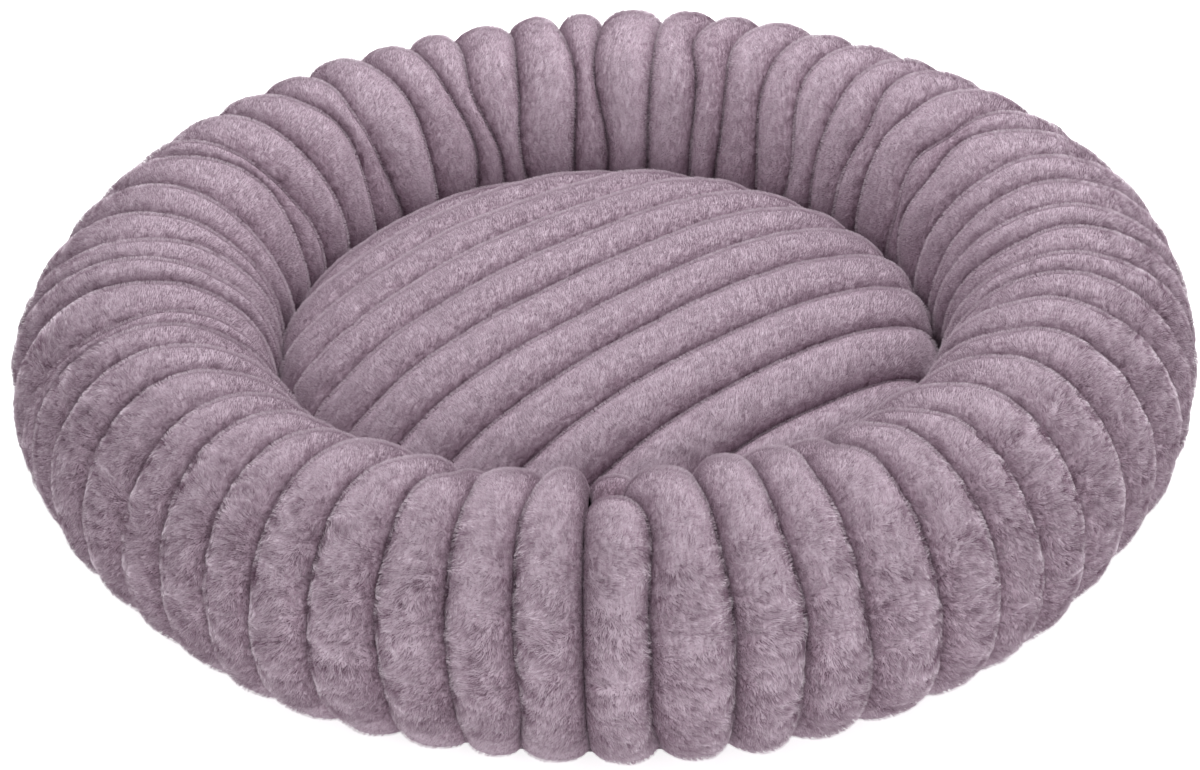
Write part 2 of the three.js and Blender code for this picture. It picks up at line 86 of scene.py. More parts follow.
def smoothStep(x):
    x = np.clip(x, 0, 1)
    return x * x * (3 - 2 * x)


def fadeIn(value, start, over):
    # 0 up to start, then softly up to 1 over that distance
    return smoothStep((value - start) / over)


def lattice(shape, cells, rng):
    # soft random hills over a grid: cells is how many grid steps one hill is wide
    axes = []
    for count, cell in zip(shape, cells):
        place = np.arange(count) / cell
        low = np.floor(place).astype(int)
        axes.append((low, smoothStep(place - low)))
    heights = rng.uniform(-1, 1, (axes[0][0].max() + 2, axes[1][0].max() + 2))
    (iu, fu), (iv, fv) = axes
    fu, fv = fu[:, None], fv[None]
    near = heights[iu][:, iv] * (1 - fu) + heights[iu + 1][:, iv] * fu
    far = heights[iu][:, iv + 1] * (1 - fu) + heights[iu + 1][:, iv + 1] * fu
    return near * (1 - fv) + far * fv


def hills(shape, layers, rng):
    # several such layers on each other: (cells, height)
    return sum(lattice(shape, cells, rng) * high for cells, high in layers)


def newObject(name, data):
    made = bpy.data.objects.new(name, data)
    scene.collection.objects.link(made)
    return made


def newMesh(name, points, faces, material):
    mesh = bpy.data.meshes.new(name)
    mesh.from_pydata(np.reshape(points, (-1, 3)).tolist(), [], faces)
    mesh.materials.append(material)
    return mesh


def pieceOf(mesh, body):
    mesh.shade_smooth()
    made = newObject(mesh.name, mesh)
    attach(made, body)
    return made


def turned(points, degrees):
    # about the upright axis through the bed's middle
    c, s = math.cos(math.radians(degrees)), math.sin(math.radians(degrees))
    x, y, z = points[..., 0], points[..., 1], points[..., 2]
    return np.stack([x * c - y * s, x * s + y * c, z], -1)


# Camera, as in the photo

photoView = {
    "elevation": 31.25,  # degrees over the floor
    "distance": 1.554,  # metres
    "roll": -1.91,
    "targetHeight": 0.0656,
    "focalPixels": 2994.2,
    "middlePixel": (607.0, 341.0),
    "imagePixels": (1200, 770),
    "sensor": 36.0,
}


def placeCamera(view):
    wide, high = view["imagePixels"]
    tilt, roll = math.radians(view["elevation"]), math.radians(view["roll"])
    ahead = Vector((0, math.cos(tilt), -math.sin(tilt)))
    right = Vector((1, 0, 0))
    up = right.cross(ahead)
    across = math.cos(roll) * right + math.sin(roll) * up
    over = math.cos(roll) * up - math.sin(roll) * right
    data = bpy.data.cameras.new("camera")
    data.sensor_width = view["sensor"]
    data.lens = view["focalPixels"] / wide * view["sensor"]
    data.shift_x = (wide / 2 - view["middlePixel"][0]) / wide
    data.shift_y = (view["middlePixel"][1] - high / 2) / wide
    camera = newObject("camera", data)
    place = Vector((0, 0, view["targetHeight"])) - ahead * view["distance"]
    turn = Matrix((across, over, -ahead)).transposed().to_4x4()
    camera.matrix_world = Matrix.Translation(place) @ turn
    scene.camera = camera


placeCamera(photoView)
print("camera is in place")


# Light and floor

studio = {
    "ambient": 0.56,
    "backdrop": "#ffffff",
    "lamps": [
        # name, where, size in metres, watts
        ("overhead softbox", (0.3, 0.7, 1.4), 0.9, 22.8),
        ("front fill", (0.1, -1.7, 0.45), 0.8, 9.6),
    ],
    "lampsAim": (0, 0, 0.06),
    "floorSize": 8.0,
    "floorColour": "#f4f4f4",
    "floorGlow": 0.7,
}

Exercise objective
Find all lines with "scene" in them and copy each one.

Exercise response
Write part 2 of the three.js and Blender code for this picture. It picks up at line 86 of scene.py. More parts follow.
    scene.collection.objects.link(made)
    scene.camera = camera